As I mentioned last night, the best a single die can hope to achieve is the uncertainty reduction of about 2.58 bits. That's its maximum entropy. The formula is $\sum_{i=1}^6 p_i \log p_i$. This quantity is purely a function of the probability distribution, as you can see, but you should remember I chose colours as elementary outcomes partly because there's no natural mapping on to a number. In this sense information is more fundamental than expectation, which I'll mention more of in another posting.

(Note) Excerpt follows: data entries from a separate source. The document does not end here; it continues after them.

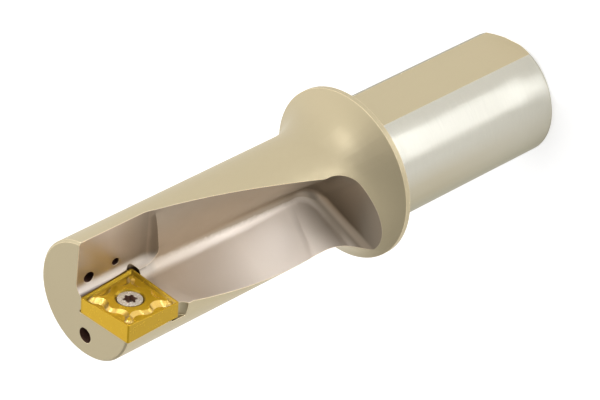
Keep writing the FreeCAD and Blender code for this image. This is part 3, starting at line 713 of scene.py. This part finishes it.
class DRILL_OT_finish_body(bpy.types.Operator):
    """Dress the drill body in satin nickel, with its shank ground bright"""

    bl_idname = "drill.finish_body"
    bl_label = "Drill body"

    def execute(self, context):
        finish = context.scene.drill_finish
        nickel = satin_nickel(finish)
        piece = merged_copy("drill_body", "steel_body", finish.sharp_angle)
        for material in (nickel, ground_steel(finish), bore_shade(finish), milled_nickel(finish)):
            piece.data.materials.append(material)
        tree = BVHTree.FromObject(piece, context.evaluated_depsgraph_get())
        for face in piece.data.polygons:
            middle = face.center
            outside = math.hypot(middle.x, middle.y) > SHANK_CORE
            on_shank = middle.z < SHANK_LENGTH - SKIN and outside
            flat = face.normal.y > FLAT_UP or abs(face.normal.z) > END_ALONG
            if on_shank and not flat:
                face.material_index = GROUND
            elif in_bore(tree, face, finish.bore_reach):
                face.material_index = BORED
        dress_node("drill_body", nickel)
        return {"FINISHED"}


class DRILL_OT_finish_insert(bpy.types.Operator):
    """Dress the cutting insert in its golden coating"""

    bl_idname = "drill.finish_insert"
    bl_label = "Cutting insert"

    def execute(self, context):
        finish = context.scene.drill_finish
        gold = gold_coating(finish)
        piece = merged_copy("cutting_insert", "coated_insert", finish.sharp_angle)
        piece.data.materials.append(gold)
        dress_node("cutting_insert", gold)
        return {"FINISHED"}


class DRILL_OT_finish_screw(bpy.types.Operator):
    """Dress the clamping screw in bright steel"""

    bl_idname = "drill.finish_screw"
    bl_label = "Clamping screw"

    def execute(self, context):
        finish = context.scene.drill_finish
        steel = screw_steel(finish)
        piece = merged_copy("insert_screw", "bright_screw", finish.sharp_angle)
        piece.data.materials.append(steel)
        piece.data.materials.append(bore_shade(finish))
        tree = BVHTree.FromObject(piece, context.evaluated_depsgraph_get())
        for face in piece.data.polygons:
            if in_bore(tree, face, finish.bore_reach):
                face.material_index = SCREW_BORED
        dress_node("insert_screw", steel)
        return {"FINISHED"}


def soft_lamp(name, place, aim, width, height, power, turn, spread):
    """Rectangular soft light that looks from a place at a point, turned about its beam."""
    lamp = bpy.data.lights.new(name, "AREA")
    lamp.shape = "RECTANGLE"
    lamp.size = width
    lamp.size_y = height
    lamp.energy = power
    lamp.color = LAMP_COLOUR
    lamp.spread = math.radians(spread)
    item = link_object(bpy.data.objects.new(name, lamp))
    item.location = place
    look = (Vector(aim) - Vector(place)).to_track_quat("-Z", "Y").to_matrix()
    item.rotation_euler = (look @ Matrix.Rotation(math.radians(turn), 3, "Z")).to_euler()


def set_floor(studio):
    """Plain pale floor that glows a little."""
    work = bmesh.new()
    bmesh.ops.create_grid(work, x_segments=1, y_segments=1, size=studio.floor_size / 2)
    mesh = bpy.data.meshes.new("floor")
    work.to_mesh(mesh)
    work.free()
    floor = link_object(bpy.data.objects.new("floor", mesh))
    material = bpy.data.materials.new("pale_floor")
    material.use_nodes = True
    shader = material.node_tree.nodes["Principled BSDF"]
    for label, value in (("Base Color", studio.floor_colour), ("Roughness", 0.9),
                         ("Specular IOR Level", 0.1), ("Emission Color", studio.floor_colour),
                         ("Emission Strength", studio.floor_glow)):
        shader.inputs[label].default_value = value
    mesh.materials.append(material)


def set_room(scene, strength):
    """Room that is bright on one side and darker on the other."""
    world = bpy.data.worlds.new("studio_room")
    world.use_nodes = True
    scene.world = world
    tree = world.node_tree
    back = tree.nodes["Background"]
    back.inputs["Strength"].default_value = strength
    place = tree.nodes.new("ShaderNodeTexCoord")
    agreed = dot_product(tree, place.outputs["Generated"], BRIGHT_SIDE)
    ramp = tree.nodes.new("ShaderNodeValToRGB")
    brightness = math_node(tree, "MULTIPLY_ADD", agreed, 0.5, third=0.5)
    tree.links.new(brightness, ramp.inputs["Fac"])
    tree.links.new(ramp.outputs["Color"], back.inputs["Color"])
    stops = ramp.color_ramp.elements
    while len(stops) < len(ROOM_LIGHTS):
        stops.new(1.0)
    for stop, (position, light) in zip(stops, ROOM_LIGHTS):
        stop.position = position
        stop.color = (light, light, light, 1)


def set_lamps():
    """Window, insert light and the lit places on the floor."""
    for lamp in FIRST_LAMPS:
        soft_lamp(*lamp)
    origin, toward, lamp_height = map(Vector, (STRIP_ORIGIN, STRIP_DIRECTION, STRIP_LAMP_HEIGHT))
    for number, (near, far) in enumerate(zip(STRIP_ENDS_MM, STRIP_ENDS_MM[1:]), 1):
        middle = (near + far) / 2000
        across = STRIP_WIDTH + STRIP_WIDENING * middle
        spot = origin + toward * middle
        power = STRIP_POWER * across * (far - near) / 1000
        soft_lamp("floor_strip_%d" % number, spot + lamp_height, spot, (far - near) / 1000, across,
                  power, STRIP_TURN, STRIP_SPREAD)
    soft_lamp(*FLOOR_POOL)


def set_camera(scene, lens):
    """Camera that stands and looks as the photograph's did."""
    camera = bpy.data.cameras.new("photo_camera")
    camera.lens = lens
    camera.sensor_width = SENSOR_WIDTH_MM
    camera.sensor_fit = "HORIZONTAL"
    camera.clip_start = NEAREST_SEEN
    item = link_object(bpy.data.objects.new("photo_camera", camera))
    turn = Matrix((CAMERA_RIGHT, CAMERA_UP, CAMERA_BACK)).transposed().to_4x4()
    item.matrix_world = Matrix.Translation(CAMERA_PLACE) @ turn
    scene.camera = item


class DRILL_OT_set_stage(bpy.types.Operator):
    """Set out the floor, the soft lights and the camera"""

    bl_idname = "drill.set_stage"
    bl_label = "Stage and camera"

    def execute(self, context):
        scene = context.scene
        studio = scene.drill_studio
        set_floor(studio)
        set_room(scene, studio.sky)
        set_lamps()
        set_camera(scene, studio.lens)
        scene.view_settings.view_transform = "Standard"
        scene.view_settings.look = "None"
        return {"FINISHED"}


class DRILL_PT_panel(bpy.types.Panel):
    """Lists the drill's pieces and their settings"""

    bl_label = "Indexable drill"
    bl_idname = "DRILL_PT_panel"
    bl_space_type = "VIEW_3D"
    bl_region_type = "UI"
    bl_category = "Drill"

    def draw(self, context):
        for operator in OPERATORS:
            self.layout.operator(operator.bl_idname)
        for settings in (context.scene.drill_finish, context.scene.drill_studio):
            box = self.layout.box()
            for name in settings.__annotations__:
                box.prop(settings, name)


OPERATORS = (DRILL_OT_finish_body, DRILL_OT_finish_insert, DRILL_OT_finish_screw,
             DRILL_OT_set_stage)
CLASSES = (FinishSettings, StudioSettings) + OPERATORS + (DRILL_PT_panel,)


def register():
    for item in CLASSES:
        bpy.utils.register_class(item)
    bpy.types.Scene.drill_finish = bpy.props.PointerProperty(type=FinishSettings)
    bpy.types.Scene.drill_studio = bpy.props.PointerProperty(type=StudioSettings)


def unregister():
    del bpy.types.Scene.drill_studio
    del bpy.types.Scene.drill_finish
    for item in reversed(CLASSES):
        bpy.utils.unregister_class(item)


def main():
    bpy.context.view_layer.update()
    register()
    bpy.ops.drill.finish_body()
    bpy.ops.drill.finish_insert()
    bpy.ops.drill.finish_screw()
    bpy.ops.drill.set_stage()


if __name__ == "__main__":
    main()
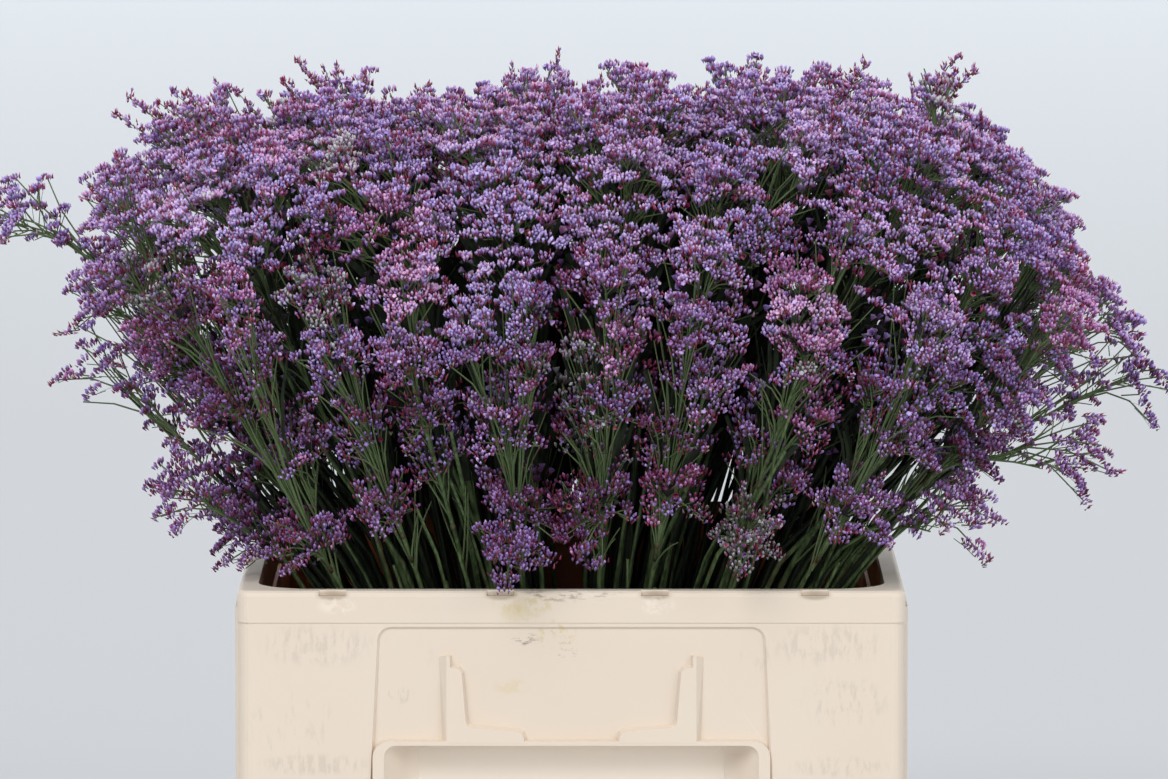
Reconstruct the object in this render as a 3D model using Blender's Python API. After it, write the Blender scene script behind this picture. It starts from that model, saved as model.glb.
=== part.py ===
"""Cut statice standing in a plastic flower container.

Metres, +Z up. The origin is the middle of the container's underside, and -Y is the front.
Every spray is one stem with all its side branches and flower heads, fused in one solid.
"""

import math
import random

import bmesh
import bpy
import numpy as np
from mathutils import Vector

# Collar: the cream outer container, with a sunk panel, a bracket and a hand niche at front and back.
COLLAR_HALF = (0.295, 0.195)
COLLAR_CORNER = 0.020
COLLAR_WALL = 0.005
COLLAR_FLOOR = 0.006
RIM_HEIGHT = 0.360
RIM_FLANGE = 0.017
RIM_THICK = 0.007
RIM_ROUND = 0.003
MOUTH_CORNER = 0.050
PANEL_HALF = 0.173
PANEL_LOW = 0.060
PANEL_TOP = 0.329
PANEL_SUNK = 0.002
PANEL_CORNER = 0.014
NICHE_HALF = 0.170
NICHE_BACK_HALF = 0.134
NICHE_LOW = 0.095
NICHE_TOP = 0.222
NICHE_DEEP = 0.034
NICHE_CORNER = 0.012
BRACKET_HALF = 0.111
BRACKET_INNER_HALF = 0.092
BRACKET_TOP = 0.303
BRACKET_LOW = 0.232
BRACKET_FOOT_IN = 0.043
BRACKET_FOOT_TALL = 0.009
BRACKET_PROUD = 0.004
NOTCH_SPOTS = (-0.209, -0.062, 0.073, 0.213)
NOTCH_SIZE = (0.022, 0.008, 0.004)

# Tub: the terracotta inner container that the stems stand in. Its back wall rises over the rim.
TUB_TOP_HALF = (0.270, 0.168)
TUB_FOOT_HALF = (0.236, 0.128)
TUB_CORNER = 0.044
TUB_WALL = 0.003
TUB_TOP = 0.348
TUB_BACK_TOP = 0.400
TUB_BACK_HALF = 0.222
CLEAR = 0.0003

# Stems: a grid of places at the rim, with the feet drawn together on the tub floor.
COLUMNS = 10
ROWS = 6
RIM_SPREAD_X = 0.246
RIM_SPREAD_FRONT = 0.150
RIM_SPREAD_BACK = 0.124
FOOT_SHARE_X = 0.24
FOOT_SHARE_Y = 0.20
COLUMN_JITTER = 0.06
ROW_JITTER = 0.09
LEAN_X = math.radians(46)
LEAN_Y = math.radians(34)
CORNER_PULL = 0.30
REACHES = (0.10, 0.21, 0.34, 0.50, 0.66)
WANDER = 0.025
STEM_FOOT_RADIUS = 0.0032
STEM_TIP_RADIUS = 0.0019
STEM_SIDES = 3
STEM_TWIST = 0.3
TWIG_RADIUS = 0.0012

# Crown: the outer form that the flower heads fill.
CROWN_HALF = (0.444, 0.296)
CROWN_SHIFT_X = 0.022
CROWN_LOW = 0.452
CROWN_LOW_BACK = 0.458
CROWN_WAIST = 0.600
CROWN_TAPER = 0.27
CROWN_SHOULDER = 0.540
CROWN_TOP = 0.786
CROWN_POWER = 3.6
CROWN_SKIN = (0.90, 1.0)
STEM_TIP_DEPTH = 0.95

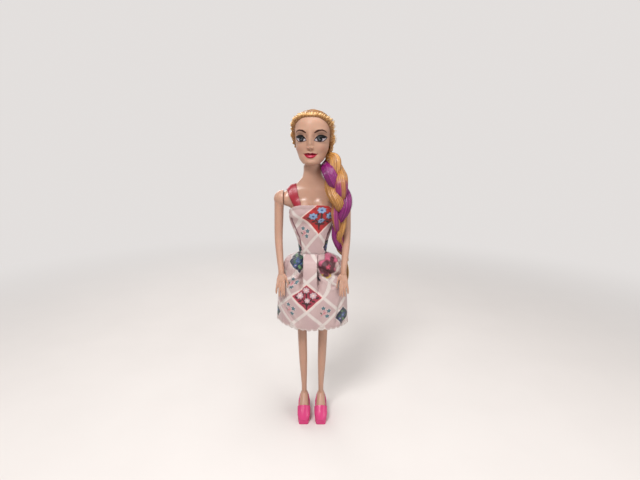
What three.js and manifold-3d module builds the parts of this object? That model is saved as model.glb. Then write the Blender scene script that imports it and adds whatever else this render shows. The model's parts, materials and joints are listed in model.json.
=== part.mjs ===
// A fashion doll, 29 cm tall, standing in platform mules and a printed one-shoulder dress.
// Units are millimetres. +Z is up, the doll faces -Y, and the origin is on the floor between the feet.
// The trunk is two hollow shells closed round an axle for the legs and plugs for the arms and the neck.
import * as THREE from "three";
import { mergeVertices } from "three/addons/utils/BufferGeometryUtils.js";
import Module from "manifold-3d";

const wasm = await Module();
wasm.setup();

// Heights, built up from the floor
const ANKLE_HEIGHT = 20;
const ANKLE_TO_KNEE = 54;
const KNEE_TO_HIP = 72;
const HIP_TO_WAIST = 20;
const WAIST_TO_SHOULDER = 48;
const SHOULDER_TO_NECK_BASE = 17;
const NECK_BASE_TO_CHIN = 13;
const HEAD_HEIGHT = 43;
const KNEE_Z = ANKLE_HEIGHT + ANKLE_TO_KNEE;
const HIP_Z = KNEE_Z + KNEE_TO_HIP;
const WAIST_Z = HIP_Z + HIP_TO_WAIST;
const SHOULDER_Z = WAIST_Z + WAIST_TO_SHOULDER;
const NECK_BASE_Z = SHOULDER_Z + SHOULDER_TO_NECK_BASE;
const CHIN_Z = NECK_BASE_Z + NECK_BASE_TO_CHIN;

// Trunk, as half widths and as depths in front of and behind its middle plane
const HIP_HALF_WIDTH = 17.5;
const HIP_DEPTH = 11;
const WAIST_HALF_WIDTH = 10.9;
const WAIST_DEPTH = 7.4;
const CHEST_HALF_WIDTH = 16.6;
const CHEST_DEPTH = 8.8;
const SHOULDER_HALF_WIDTH = 25.4;
const SHOULDER_DEPTH = 6.4;
const NECK_RADIUS = 6.9;
const NECK_SET_BACK = 1.5;
const BUST_RADIUS = 8.4;
const BUST_SPREAD = 8.2;
const BUST_DROP = 10.5;
const TRUNK_FULLNESS = 0.88;
const SHELL_WALL = 1.5;
const SHELL_SEAM = 0.3;

// Running gaps
const CLEARANCE = 0.35;
const CLOTH_GAP = 0.35;

// Shoulder discs and the plugs that hold the arms
const SHOULDER_DISC_RADIUS = 6.8;
const PLUG_RADIUS = 3;
const PLUG_FLANGE_RADIUS = 4.4;
const PLUG_FLANGE_THICKNESS = 1.4;
const PLUG_REACH = 4;

// Hip joint
const CROTCH_HALF_WIDTH = 6.2;
const HIP_BALL_RADIUS = 10.8;
const AXLE_RADIUS = 2;
const AXLE_HEAD_RADIUS = 2.9;
const AXLE_HEAD_LENGTH = 2;
const AXLE_GRIP = 5;
const THIGH_DEPTH = 8.6;

// Neck joint
const NECK_BALL_RADIUS = 4.4;
const NECK_STEM_RADIUS = 2.2;
const NECK_FLANGE_RADIUS = 4.2;
const NECK_FLANGE_THICKNESS = 1.5;
const SOCKET_WALL = 2.45;
const NOD_DEG = 8;
const BALL_ABOVE_CHIN = 2;

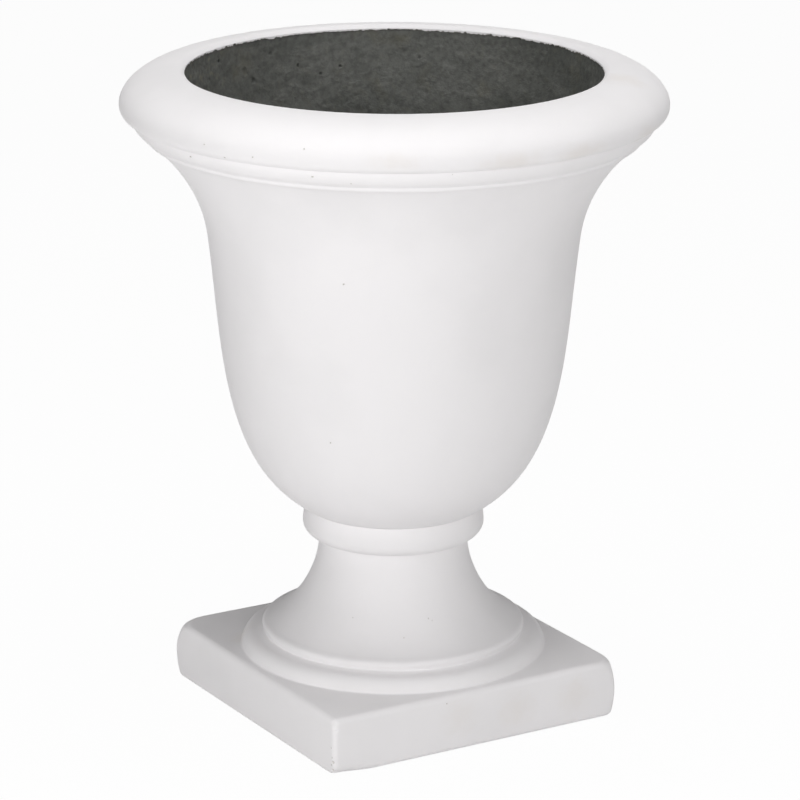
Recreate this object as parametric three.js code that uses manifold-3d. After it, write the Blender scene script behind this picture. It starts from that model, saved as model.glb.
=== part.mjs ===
// Urn planter: a bell-shaped bowl on a turned pedestal with a square plinth.
// Both castings have a white face layer over a dark fibre-cement backing. A bolt through the
// bowl's floor holds them together, and a rubber plug closes the drain hole beside it.
// Millimetres, +Z up. The origin is the middle of the plinth's underside.
import * as THREE from 'three';
import { mergeVertices } from 'three/addons/utils/BufferGeometryUtils.js';
import Module from 'manifold-3d';

const wasm = await Module();
wasm.setup();

// Layers of the castings
const faceThickness = 3;
const wallThickness = 10;
const layerGap = 0.3;
const faceLift = 1.2;

// Square plinth
const plinthSide = 306;
const plinthThickness = 57;
const plinthCornerRadius = 5;
const cornerTopGrowth = 24;
const cornerFootGrowth = 5;
const plinthTopEdge = 6;
const plinthFootEdge = 2.6;
const cornerTightening = 0.8;
const smallestCorner = 1;

// Foot rings on the plinth
const torusRadius = 143.4;
const torusRise = 13.2;
const torusReach = 15.4;
const torusBulge = 4.6;
const ringRadius = 124.4;
const ringRise = 10.2;
const ringReach = 6.3;
const ringBulge = 2.4;

// Flaring stem and its neck
const neckRadius = 70;
const neckRise = 8;
const stemRise = 77.6;
const stemTopHandle = 17.5;
const stemFootHandle = 36;
const stemFootAngle = 0.423;

// Collar under the bowl
const collarRise = 28.7;
const collarRadius = 84.9;
const collarBellyRise = 12;
const collarShoulder = 9;
const seatRadius = 81.8;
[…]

My thought experiment of multiple people looking at the result of a randomisation machine's single run and seeing different (non-elementary) outcomes is clearer in the act of picking a random playing card. Participant 1 sees a Queen of Hearts, another sees a Queen, another sees a Heart, another sees a Heart, another sees a Face card, etc. And those are only the 'semantically coherent' equivalent equivalence classes - there are in face a whole bunch more.